+++ Recorded information +++

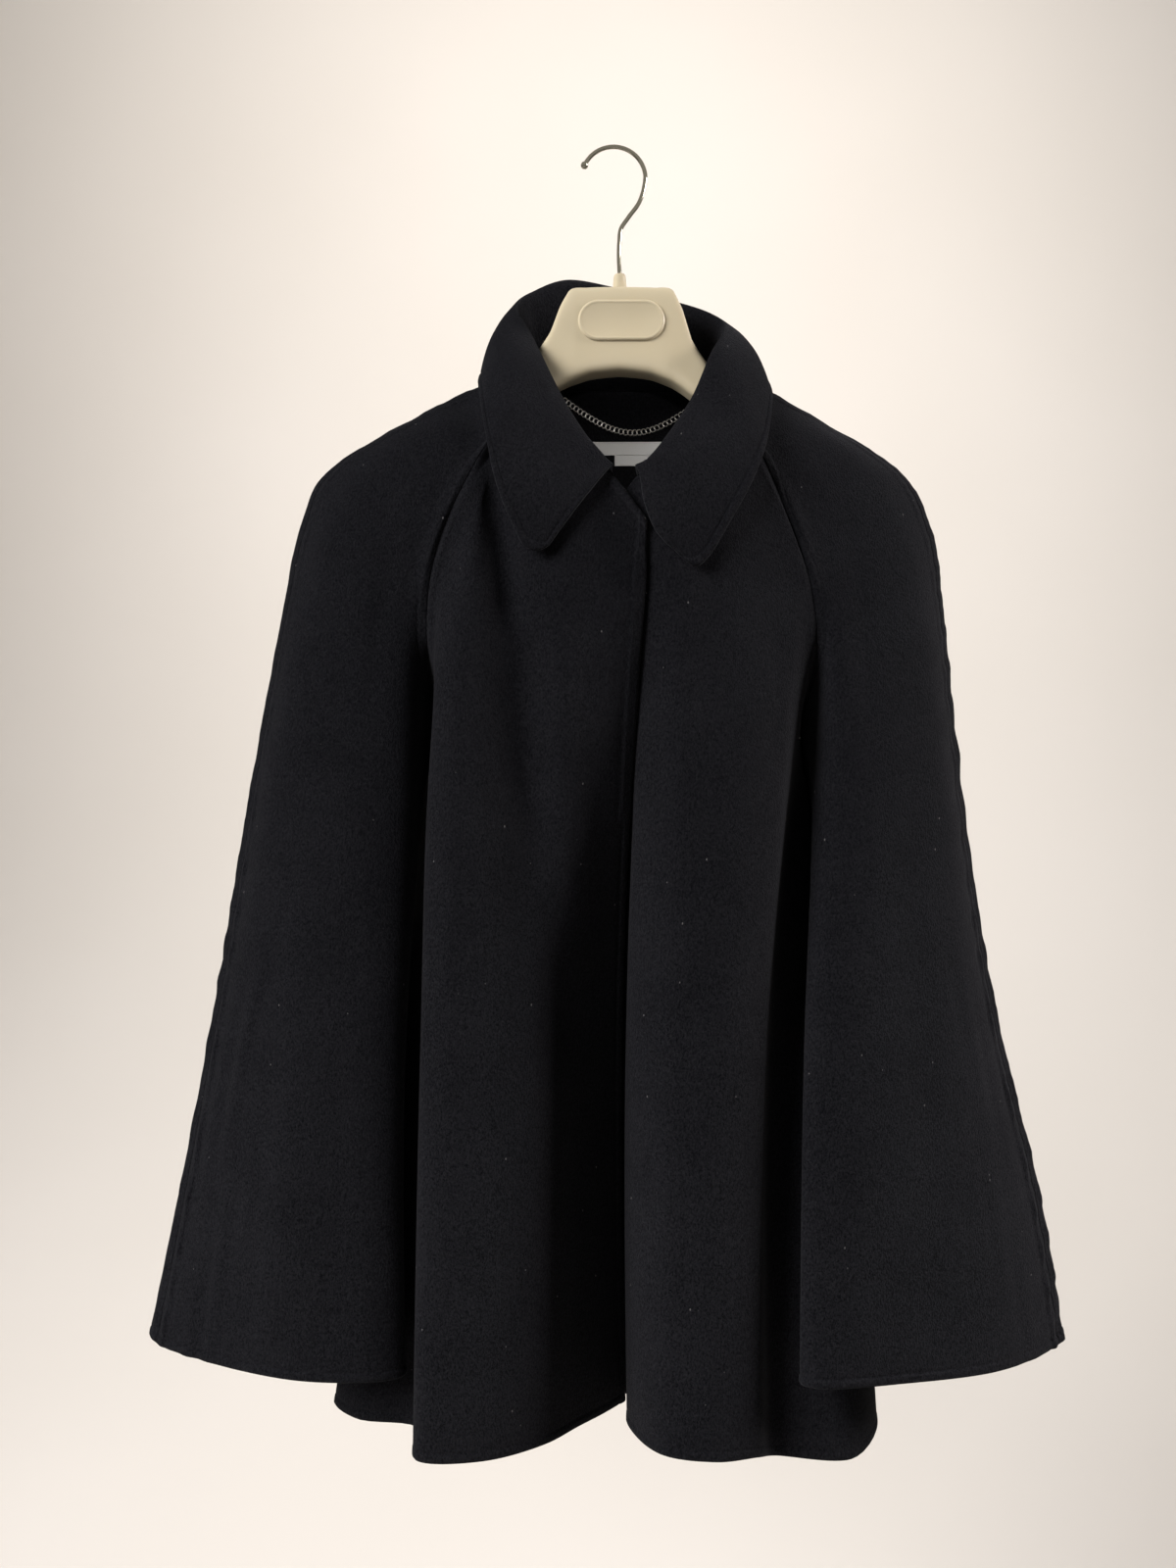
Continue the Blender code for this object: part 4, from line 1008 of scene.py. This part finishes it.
def link_tree(material):
    """Geometry Nodes: a link at each step of a path, each laid over the next like a tile."""
    bench = NodeBench(bpy.data.node_groups.new("curb_links", "GeometryNodeTree"))
    face, add = bench.tree.interface, bench.add
    face.new_socket("Path", in_out="INPUT", socket_type="NodeSocketGeometry")
    for label, value in LINK.items():
        socket = face.new_socket(label, in_out="INPUT", socket_type="NodeSocketFloat")
        socket.default_value = value / 1000
    face.new_socket("Links", in_out="OUTPUT", socket_type="NodeSocketGeometry")
    given = add("NodeGroupInput").outputs

    long, wide = (bench.sums("SUBTRACT", given[way], given["Wire"]) for way in ("Long", "Wide"))
    size = add("ShaderNodeCombineXYZ", X=long, Y=wide, Z=1).outputs[0]
    half = add("ShaderNodeVectorMath", {"operation": "SCALE"}, Vector=size, Scale=0.5)
    ring = add("GeometryNodeCurvePrimitiveCircle", Resolution=18, Radius=1).outputs["Curve"]
    oval = add("GeometryNodeTransform", Geometry=ring, Scale=half.outputs["Vector"]).outputs[0]
    wire_radius = bench.sums("MULTIPLY", given["Wire"], 0.5)
    wire = add("GeometryNodeCurvePrimitiveCircle", Resolution=8, Radius=wire_radius)
    link = add("GeometryNodeCurveToMesh", Curve=oval, Profile_Curve=wire.outputs["Curve"])

    path = add("GeometryNodeMeshToCurve", Mesh=given["Path"]).outputs[0]
    steps = add(
        "GeometryNodeResampleCurve", {"mode": "LENGTH"}, Curve=path, Length=given["Pitch"]
    )
    way = add("GeometryNodeInputTangent").outputs[0]
    aim = add("FunctionNodeAlignRotationToVector", {"axis": "X"}, Vector=way).outputs[0]
    roll_by = add("ShaderNodeCombineXYZ", **dict(zip("XYZ", map(math.radians, LINK_ROLL))))
    turned = add(
        "FunctionNodeRotateRotation", {"rotation_space": "LOCAL"}, Rotation=aim,
        Rotate_By=roll_by.outputs[0],
    )
    put = add(
        "GeometryNodeInstanceOnPoints", Points=steps.outputs["Curve"],
        Instance=link.outputs["Mesh"], Rotation=turned.outputs[0],
    )
    real = add("GeometryNodeRealizeInstances", Geometry=put.outputs[0]).outputs[0]
    smooth = add("GeometryNodeSetShadeSmooth", Geometry=real).outputs[0]
    painted = add("GeometryNodeSetMaterial", Geometry=smooth, Material=material).outputs[0]
    add("NodeGroupOutput", Links=painted)
    return bench.tree


def made_by_tree(name, path_points, tree):
    """Runs a tree on a path of points in metres, and keeps its result as a plain mesh."""
    path_mesh = bpy.data.meshes.new(name + "_path")
    steps = [(k, k + 1) for k in range(len(path_points) - 1)]
    path_mesh.from_pydata([tuple(p) for p in path_points], steps, [])
    piece = bpy.data.objects.new(name, path_mesh)
    bpy.context.scene.collection.objects.link(piece)
    piece.modifiers.new("links", "NODES").node_group = tree
    graph = bpy.context.evaluated_depsgraph_get()
    mesh = bpy.data.meshes.new_from_object(piece.evaluated_get(graph))
    piece.modifiers.clear()
    piece.data = mesh
    return piece


CHAIN_STEEL = polished("chain_steel", (0.90, 0.89, 0.87), 0.10, 0.14)
marks_x, marks_z = zip(*CHAIN_PLACES)
chain_x = np.linspace(marks_x[0], marks_x[-1], 80)
chain_z = curve_through(marks_x, [(z,) for z in marks_z], chain_x)[:, 0]
chain_path = [inside_the_back(x, z, CHAIN_AHEAD) / 1000 for x, z in zip(chain_x, chain_z)]
chain = made_by_tree("neck_chain_links", chain_path, link_tree(CHAIN_STEEL))
dress(chain, "neck_chain")


# ------------------------------
# Hanger. One moulding in satin cream plastic: a flat plate between the shoulders,
# faceted towards its sides, and two rounded arms that broaden under the sleeves.

HANGER_STATIONS = (
    # x, top, bottom, half depth, back of the plate's middle, squareness
    (-203.5, -237.7, -246.6, 2.5, 2, 1),
    (-200.5, -232.3, -251.1, 5.4, 2, 1),
    (-193, -225.8, -256.4, 9.4, 2, 1),
    (-160, -205, -242.5, 13.8, 2, 1),
    (-125, -186.3, -222.8, 13.8, 2, 1),
    (-92, -169.7, -200.3, 11.9, 2, 1),
    (-72, -166.2, -191.8, 9.9, 2, 1),
    (-64, -160.2, -186.8, 10.9, 1.9, 0.83),
    (-56, -146.1, -178.9, 11.9, 0.5, 0.48),
    (-46, -131.1, -172.9, 12, 0, 0.36),
    (-39.5, -114.1, -168.9, 12, 0, 0.32),
    (-33, -103.1, -165.9, 12, 0, 0.32),
    (-20, -101.6, -161.4, 12, 0, 0.32),
    (2, -101.1, -158.9, 12, 0, 0.32),
    (24, -101.6, -161.4, 12, 0, 0.32),
    (38, -103.1, -166.9, 12, 0, 0.32),
    (44.5, -116.1, -170.9, 12, 0, 0.32),
    (51, -137.1, -175.9, 12, 0, 0.36),
    (61, -151.6, -182.4, 11.9, 0.7, 0.52),
    (69, -161.2, -187.8, 10.9, 1.9, 0.85),
    (78, -168.2, -193.8, 9.9, 2, 1),
    (96, -170.6, -201.2, 11.9, 2, 1),
    (122, -185.2, -221.8, 13.8, 2, 1),
    (155, -204.2, -241.8, 13.8, 2, 1),
    (188, -225.8, -256.4, 9.4, 2, 1),
    (196, -232.9, -251.7, 5.4, 2, 1),
    (199, -238, -246.9, 2.5, 2, 1),
)
HANGER_SIDES = 72
SHARP_FROM = 38
FACETS = (-29, 34)
FACET_WIDE, FACET_DEEP = 16, 1.3
PLATE_X, PLATE_HALF, PLATE_FADE = 2, 62, 12
PLATE_FRONT = -12
STRAIGHTER = 0.6


def cream_plastic(name):
    bench = PaintBench(name)
    colour = bench.blend(bench.noise(14, 2), (0.52, 0.435, 0.29, 1), (0.59, 0.505, 0.35, 1))
    grain = bench.noise(900, 3)
    return bench.finish(
        grain, 0.12, 0.0002, Base_Color=colour, Subsurface_Weight=0.08,
        Roughness=bench.ranged(grain, To_Min=0.36, To_Max=0.50),
        Subsurface_Radius=(0.004, 0.003, 0.002),
    )


PLASTIC = cream_plastic("cream_plastic")


def hanger_ring(x, top, bottom, half, back, square):
    """A section of the hanger: round where square is 1, and boxy where it is less."""
    middle, tall = (top + bottom) / 2, (top - bottom) / 2
    ring = []
    for k in range(HANGER_SIDES):
        angle = 2 * math.pi * (k + 0.5) / HANGER_SIDES
        c, s = math.cos(angle), math.sin(angle)
        y = back + half * math.copysign(abs(c) ** square, c)
        z = middle + tall * math.copysign(abs(s) ** square, s)
        ring.append((x, y, z))
    return ring


def loft(name, rings, material):
    """A closed skin over rings of points in millimetres, capped at both ends."""
    build = bmesh.new()
    laid = [[build.verts.new([c / 1000 for c in p]) for p in ring] for ring in rings]
    count = len(laid[0])
    for one, two in zip(laid, laid[1:]):
        for k in range(count):
            m = (k + 1) % count
            build.faces.new([one[k], one[m], two[m], two[k]])
    for end in (laid[0], laid[-1]):
        centre = build.verts.new(sum((v.co for v in end), end[0].co * 0) / count)
        for k in range(count):
            build.faces.new([end[k], end[(k + 1) % count], centre])
    bmesh.ops.recalc_face_normals(build, faces=build.faces)
    mesh = bpy.data.meshes.new(name)
    build.to_mesh(mesh)
    build.free()
    piece = placed(name, mesh, material)
    mesh.set_sharp_from_angle(angle=math.radians(SHARP_FROM))
    return piece


stations = np.array(HANGER_STATIONS)
tips = (-203.5, -193, 188, 199)
fine_x = np.unique(np.concatenate(
    [np.linspace(*ends, count) for *ends, count in zip(tips, tips[1:], (8, 240, 8))]
))
between = curve_through(stations[:, 0], stations[:, 1:], fine_x)
straight = np.array([np.interp(fine_x, stations[:, 0], stations[:, k]) for k in range(1, 6)]).T
plate = STRAIGHTER * smooth_step((PLATE_HALF - abs(fine_x - PLATE_X)) / PLATE_FADE)[:, None]
shape = between * (1 - plate) + straight * plate
shape[:, 4] = np.clip(shape[:, 4], 0.3, 1)
rings = []
for x, (top_z, low_z, half, back, square) in zip(fine_x, shape):
    lean = min(max(0, x - FACETS[1], FACETS[0] - x) / FACET_WIDE, 1)
    rings.append(hanger_ring(x, top_z, low_z, half - FACET_DEEP * lean, back, square))
hanger = loft("hanger_moulding", rings, PLASTIC)
dress(hanger, "hanger_body")


# ------------------------------
# Badge. A raised stadium on the plate, with a slanted rim and a bare sunk face.

BADGE_WIDE, BADGE_HIGH = 59.5, 28
BADGE_X, BADGE_Z = 2.5, -126
BADGE_TURN = np.radians(np.linspace(0, 180, 33))
BADGE_STEPS = (
    # inset from the outline, depth in front of the plate
    (0.0, 0.3), (0.1, 0.9), (0.7, 1.6), (1.3, 1.9), (2.0, 1.9), (2.5, 1.6), (2.8, 1.5),
)

badge_rings = []
for inset, ahead in BADGE_STEPS:
    ring = []
    reach = BADGE_HIGH / 2 - inset
    for centre in (1, -1):
        for turn in BADGE_TURN - centre * math.pi / 2:
            x = BADGE_X + centre * (BADGE_WIDE - BADGE_HIGH) / 2 + reach * math.cos(turn)
            ring.append((x, PLATE_FRONT - ahead, BADGE_Z + reach * math.sin(turn)))
    badge_rings.append(ring)
badge = loft("hanger_badge_face", badge_rings, PLASTIC)
dress(badge, "hanger_badge")


# ------------------------------
# Boss and hook. The boss is moulded with the plate. The hook is a 3 mm chromed wire,
# bent to a question mark, with a ball on its tip so that it doesn't catch the cloth.

BOSS_PROFILE = (
    # radius, height
    (5.3, -100.6), (5.3, -99.4), (4.7, -98.2), (4.4, -94), (4.1, -91.4), (3.6, -90.3),
    (2.4, -90.0),
)
HOOK_X = 1.6
HOOK_BEND = np.array([-2.7, -23.5])
HOOK_RADIUS = 22.2
HOOK_BEND_ENDS = (155, 8)
HOOK_NECK = ((18.6, -29), (15, -40), (7.5, -50.5), (2.4, -58.5), (1.3, -68), (1.6, -90.2))
WIRE_RADIUS, BALL_RADIUS = 1.5, 2.6


def circle(count):
    """Pairs of a cosine and a sine, all round."""
    return [(math.cos(a), math.sin(a)) for a in np.linspace(0, 2 * math.pi, count + 1)[:-1]]


boss = loft("hanger_boss_turned", [
    [(HOOK_X + radius * c, radius * s, z) for c, s in circle(40)] for radius, z in BOSS_PROFILE
], PLASTIC)
dress(boss, "hanger_boss")

CHROME = polished("chromed_wire", (0.36, 0.34, 0.28), 0.05, 0.12)
turns = np.radians(np.linspace(*HOOK_BEND_ENDS, 25))
bend = HOOK_BEND + HOOK_RADIUS * np.array([np.cos(turns), np.sin(turns)]).T
wire_path = np.concatenate([bend, HOOK_NECK])
wire_run = run_along(wire_path)
bent = curve_through(wire_run, wire_path, np.linspace(0, wire_run[-1], 150))
hook = loft("chromed_hook", [
    [(x - side_x * c, WIRE_RADIUS * s, z + side_z * c) for c, s in circle(24)]
    for (x, z), (side_z, side_x) in zip(bent, WIRE_RADIUS * unit(np.gradient(bent, axis=0)))
], CHROME)
build = bmesh.new()
build.from_mesh(hook.data)
tip = bmesh.ops.create_uvsphere(build, u_segments=32, v_segments=20, radius=BALL_RADIUS / 1000)
bmesh.ops.translate(build, verts=tip["verts"], vec=(bent[0][0] / 1000, 0, bent[0][1] / 1000))
build.to_mesh(hook.data)
build.free()
hook.data.shade_smooth()
dress(hook, "hanger_hook")


# ------------------------------
# Room. A seamless pale sweep, far enough behind for views from the back. A large window
# to the left and the room's right side light the jacket, one small lamp reaches into
# its neck, and another washes the sweep.

FLOOR_Z = -1.6
SWEEP_SIDES = (-6.0, 6.0)
SWEEP = (
    (-4.0, 0.0), (-1.0, 0.0), (0.6, 0.0), (1.6, 0.10), (2.35, 0.42), (2.85, 1.05),
    (3.08, 2.0), (3.15, 3.2), (3.15, 5.4),
)

bench = PaintBench("pale_sweep")
tint = bench.blend(bench.noise(0.9, 2), (0.70, 0.655, 0.60, 1), (0.78, 0.735, 0.69, 1))
bench.paint(Base_Color=tint, Roughness=0.95, Specular_IOR_Level=0.1)

sweep_line = curve_through(range(len(SWEEP)), SWEEP, np.linspace(0, len(SWEEP) - 1, 61))
mesh = bpy.data.meshes.new("pale_sweep")
mesh.from_pydata(
    [(x, y, FLOOR_Z + z) for y, z in sweep_line for x in SWEEP_SIDES], [],
    [(k, k + 1, k + 3, k + 2) for k in range(0, 2 * len(sweep_line) - 2, 2)],
)
placed("pale_sweep", mesh, bench.material)

SOFT_LIGHTS = (
    # name, place, aimed at, size, watts, spread in degrees, colour
    ("window", (-3.0, -2.0, 1.2), (0, 0, -0.6), 2.2, 64, 84, (0.98, 0.985, 1.0)),
    ("room_right", (2.3, -0.22, 0.45), (0.2, 0, -0.6), 0.8, 14, 64, (1.0, 0.97, 0.96)),
    ("neck_fill", (0.05, -1.5, -0.25), (0.012, 0, -0.21), 0.04, 0.008, 7, (1.0, 0.97, 0.93)),
    ("sweep_wash", (0.0, 0.7, 1.9), (0.0, 3.1, 0.75), 3.0, 84, 150, (1.0, 0.965, 0.93)),
)
for name, place, aim, size, watts, spread_angle, colour in SOFT_LIGHTS:
    lamp = bpy.data.lights.new(name, "AREA")
    lamp.shape = "SQUARE"
    lamp.size, lamp.energy, lamp.color = size, watts, colour
    lamp.spread = math.radians(spread_angle)
    holder = bpy.data.objects.new(name, lamp)
    holder.location = place
    way = np.array(aim) - np.array(place)
    holder.rotation_euler = (
        math.atan2(math.hypot(way[0], way[1]), -way[2]), 0, math.atan2(-way[0], way[1])
    )
    # The window stays out of the chrome, where it would bleach the thin wire.
    holder.visible_glossy = name != "window"
    bpy.context.scene.collection.objects.link(holder)

world = bpy.data.worlds.new("room")
world.use_nodes = True
bench = NodeBench(world.node_tree)
air = bench.tree.nodes["Background"]
bench.feed(air.inputs["Color"], (0.75, 0.86, 1.0, 1))
bench.feed(air.inputs["Strength"], 0.03)
rays, under = bench.add("ShaderNodeLightPath").outputs, air.outputs[0]
# The chrome mirrors the room's near walls, and the camera sees the far one.
for ray, colour in (("Glossy", (0.50, 0.48, 0.44, 1)), ("Camera", (0.74, 0.70, 0.65, 1))):
    wall = bench.add("ShaderNodeBackground", Color=colour)
    either = bench.add("ShaderNodeMixShader", Fac=rays[f"Is {ray} Ray"])
    bench.feed(either.inputs[1], under)
    bench.feed(either.inputs[2], wall.outputs[0])
    under = either.outputs[0]
bench.feed(bench.tree.nodes["World Output"].inputs["Surface"], under)
bpy.context.scene.world = world
bpy.context.scene.view_settings.view_transform = "Standard"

+++

#### [Challenge]
Where a line contains "scene", copy that line.

#### [Answer to this problem]
Continue the Blender code for this object: part 4, from line 1008 of scene.py. This part finishes it.
    bpy.context.scene.collection.objects.link(piece)
    bpy.context.scene.collection.objects.link(holder)
bpy.context.scene.world = world
bpy.context.scene.view_settings.view_transform = "Standard"